Sandy Weil is the Director of Analytics at Sportsmetricians Consulting, the researcher behind groundbreaking hot hand research and a repeat contributor to HoopIdea.

Let’s face it: the middle of the NBA season can be a dull time.

But it could be much more exciting if the NBA adopted a schedule like they have in the big European soccer leagues.

In those leagues, they carve out space for this additional tournament during their season and everyone competes for both the regular season and tournament titles. Usually, this means multiple competition formats are underway simultaneously. They have the "table" (the regular season: a full slate of home-and-home games) and, going on at the same time, an elimination-based "cup competition" (examples include the FA Cup in the UK and Copa del Rey in Spain).

By adopting a season format modeled after European soccer, the NBA can simultaneously:

  • Reduce the number of games

  • Add the excitement of a mid-season, single-elimination tournament

  • Eliminate the All-Star game while keeping the spectacle of All-Star weekend

  • Boost mid-week TV ratings

  • Increase national television revenue

  • Increase competitiveness by giving owners and players another trophy to compete for.

Let's imagine the following season scenario: The NBA season starts on Christmas Day, with a big slate of games. The regular season consists of a 58-game format where each team plays a home-and-home against everyone else. Then in February, when the season starts to drag a bit, the NBA holds a single-elimination tournament.

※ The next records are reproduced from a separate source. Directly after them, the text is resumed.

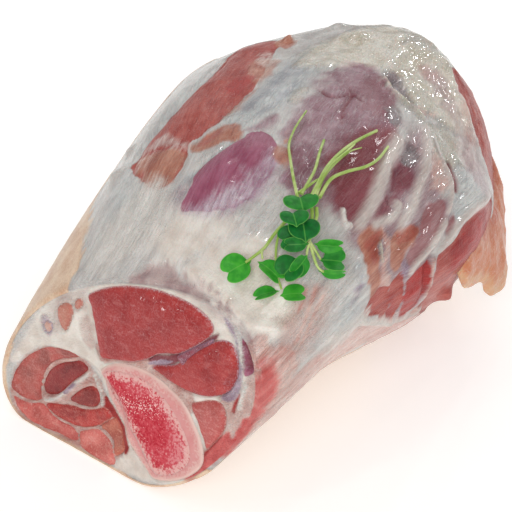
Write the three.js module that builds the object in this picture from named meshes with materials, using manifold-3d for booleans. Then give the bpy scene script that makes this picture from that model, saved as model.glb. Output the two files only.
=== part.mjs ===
// A raw pork shank, skinned and sawn through the shin, with a small bunch of radish sprouts laid on it.
// Millimetres, +Z up. The leg lies along +X on its flattened underside: the sawn cut faces -X and leans
// back a little, and the rounded knee end is at +X. Angles round the leg run from the near side (-Y) at
// 0 degrees, over the top at 90, to the far side (+Y) at 180 and the underside at 270.

import * as THREE from "three";
import Module from "manifold-3d";
import { mergeVertices } from "three/addons/utils/BufferGeometryUtils.js";

const wasm = await Module();
wasm.setup();

// --- driving dimensions -------------------------------------------------------------------------

const LENGTH = 205.5; // foot of the cut to the knee end
const CUT_SLOPE = 0.325; // how far the cut leans back for each millimetre of height
const SAG = 4; // how far the underside is pressed flat
const DOME_START = 120; // where the knee end begins to round off
const DOME_ROUND = { along: 2.3, across: 2.1 };
const GAP = 0.3; // clearance between pieces that touch

const ROWS = 36; // steps along the leg
const COLUMNS = 56; // steps round the leg
const ROW_CROWDING = 1.5; // above 1, rows draw together towards the knee end

// Sections across the leg. A section is a squared ellipse that leans away from the near side as it rises.
const STATIONS = [
  { x: -10, shift: 15.5, halfWidth: 44, halfHeight: 22, lean: 0.4, squareness: 2.6 },
  { x: 20, shift: 12.5, halfWidth: 52.5, halfHeight: 37, lean: 0.56, squareness: 2.1 },
  { x: 60, shift: 12.5, halfWidth: 60.5, halfHeight: 49.5, lean: 0.49, squareness: 2.3 },
  { x: 110, shift: 14, halfWidth: 71, halfHeight: 50.5, lean: 0.24, squareness: 2.4 },
  { x: 160, shift: 19, halfWidth: 75.5, halfHeight: 50, lean: 0.1, squareness: 2.2 },
  { x: 205, shift: 11, halfWidth: 65.5, halfHeight: 63.5, lean: 0.07, squareness: 1.8 },
];

// Muscle bellies that stand out of the leg, and furrows (height below 0) between them. Long is in
// millimetres along the leg, wide in degrees round it, and twist in degrees for each millimetre.
const BULGES = [
  { x: 98, angle: 136, twist: -0.1, long: 38, wide: 15, height: 3.5 }, // long extensor on the far side
  { x: 74, angle: 101, twist: -0.15, long: 24, wide: 9, height: 2 }, // short belly along the top
  { x: 120, angle: 76, twist: 0.05, long: 48, wide: 16, height: 3.5 }, // main belly
  { x: 110, angle: 10, twist: 0, long: 28, wide: 14, height: 2.5 }, // near belly
  { x: 34, angle: 72, twist: 0, long: 14, wide: 24, height: 2.5 }, // lobe of fat above the cut
  { x: 125, angle: 110, twist: -0.05, long: 40, wide: 8, height: -2 }, // furrow beside the extensor
  { x: 96, angle: 46, twist: 0, long: 30, wide: 8, height: -1.5 }, // furrow beside the near belly
  { x: 180, angle: 42, twist: 0, long: 30, wide: 26, height: -3 }, // hollow where the knee was parted
];

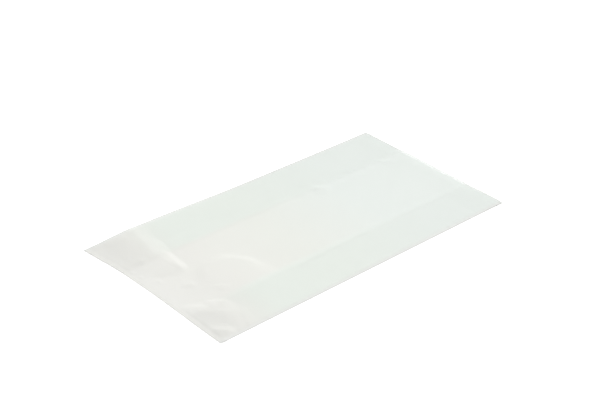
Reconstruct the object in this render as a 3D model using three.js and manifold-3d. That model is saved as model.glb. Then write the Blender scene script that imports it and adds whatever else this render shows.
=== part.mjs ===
// A flat poly bag: a tube of clear film with a gusset folded into each long side, sealed across one end
// and open at the other, lying empty on its back. Millimetres, +Z up. The sealed end faces -X, the open
// mouth +X, and the origin is under the middle of the bag, on the surface that it lies on.
import * as THREE from "three";
import Module from "manifold-3d";

const { smoothstep, lerp } = THREE.MathUtils;

// The flat bag
const bagLength = 300;
const faceWidth = 150;
const gussetDepth = 40;
const gussetShift = 2; // how much deeper the gusset at +Y is folded in, and the one at -Y less deep
const filmThickness = 0.06;
const sealWidth = 3;

// Air between neighbouring layers of the gussets. They press together by the seal, at the outer folds and
// part of the way at the mouth.
const looseAir = 0.2;
const pressedAir = 0.04;
const settleLength = 28;
const pressedBand = 4;
const mouthSettleLength = 16;
const mouthSettled = 0.5;

// More air lies under the middle of the upper face, which steps down to the gusset's layers from stepIn
// before the inner fold to stepOut after it
const middleAir = 0.8;
const middleSettleLength = 75;
const stepIn = 5.5;
const stepOut = 0.5;

// The shrunken seal draws the film in, most behind the middle of the bag
const sealBow = 2.8;
const sealBowReach = 34;
const bowFront = [-86, 14];
const bowBack = [77, 33];

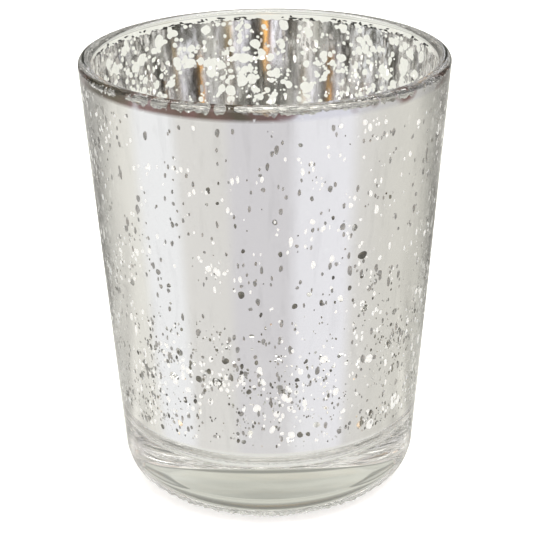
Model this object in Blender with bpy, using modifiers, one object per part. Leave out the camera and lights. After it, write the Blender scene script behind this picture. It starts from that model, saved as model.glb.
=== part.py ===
"""Tealight holder: a tapered, heavy-based pressed-glass cup with a silver mirror film on its inner wall and floor.

Metres, +Z up. The origin is the centre of the foot, on the surface that the cup stands on.
Two solids: glass_cup, and silver_lining, the film that lines it from just under the lip to the floor.
"""

import math

import bpy

# Driving dimensions of the glass.
HEIGHT = 0.070
LIP_OUTER_RADIUS = 0.02855  # where the straight outer wall would meet the top plane
FOOT_OUTER_RADIUS = 0.02314  # where it would meet the plane that the cup stands on
LIP_WALL = 0.0020  # wall thickness at the lip, measured level
FLOOR_WALL = 0.0023  # wall thickness at the cavity's floor, measured level
FLOOR_THICKNESS = 0.0098
LIP_EDGE_RADIUS = 0.0009
HEEL_RADIUS = 0.0062  # rounding between the outer wall and the foot
CAVITY_HEEL_RADIUS = 0.0038  # rounding between the inner wall and the floor
HOLLOW_RADIUS = 0.0135  # the shallow hollow under the base, inside the foot ring
HOLLOW_DEPTH = 0.0009
HOLLOW_EDGE_RUN = 0.0011  # how far in from its edge the hollow reaches its full depth

# The film. A real one is far thinner and bonded to the glass.
FILM_THICKNESS = 0.00015
FILM_GAP = 0.0003
FILM_TOP_BELOW_LIP = 0.0011

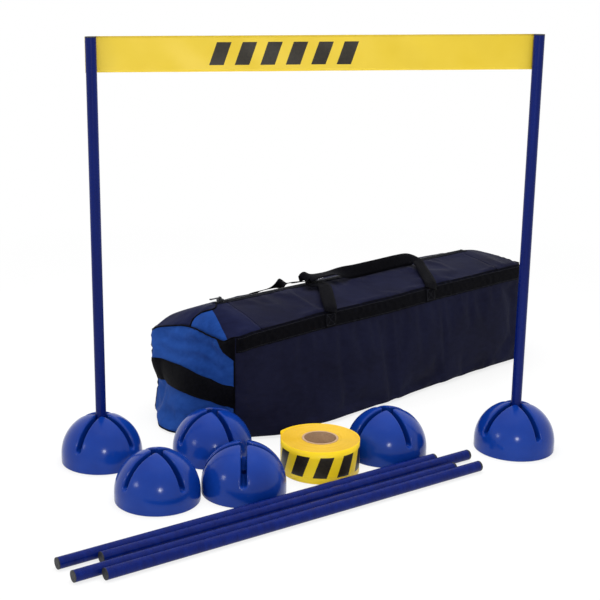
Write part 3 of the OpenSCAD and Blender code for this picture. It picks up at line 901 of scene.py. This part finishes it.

Call it the Commissioner's Cup.

Giving the top team in each conference a bye in the first round of the tournament creates the equivalent of a 32-team bracket (five rounds). The NBA holds the first three rounds on Monday and Tuesday nights in February, with Wednesday through Sunday nights reserved for "regular season games."

The culmination of the Commissioner's Cup is a neutral site Final Four-style weekend event in place of the current All-Star Game weekend.

After that tournament, the NBA finishes off the regular season as they do now and begin the playoffs at the same time in April.

In this format, all teams would play between 59 and 63 games. But since the NBA Final Four games replace the All-Star Game, we end up with between 59 and 61 during the same time frame as the current, compressed regular season's 66 games.

This doesn’t mean we’d need to have all those back-to-backs (or back-to-back-to-backs). If the season began on Christmas, a 59- or 60-game season would make for exactly the same game frequency as the normal 82-game season.

There are some certainly details to work out. For instance, how should they seed the teams and how to decide who hosts the early round games?

In the FA Cup, they draw the match-ups at random, including who gets to host the game. That would be one option. Maybe one good middle ground is to randomly draw the match-ups from each region, with coin flips for who gets to host each game -- promoting regional match-ups preserves a bit of the rivalries that would get lost in switching to the 58-game regular season slate.

The most obvious downside is that teams are guaranteed to host only 29 home games each season, instead of the current 41 -- a 30 percent drop in games. Since most teams will host zero or one Commissioner's Cup games, the tournament wouldn’t much offset the deficit in games.

To make it work, the first round of TV contracts that include the single elimination tournament games would need to see a nice bump in revenue because of the meaningful games being played in the middle of February.

If the NBA is talking about shortening the season, why not also add needed excitement to the middle months of the season?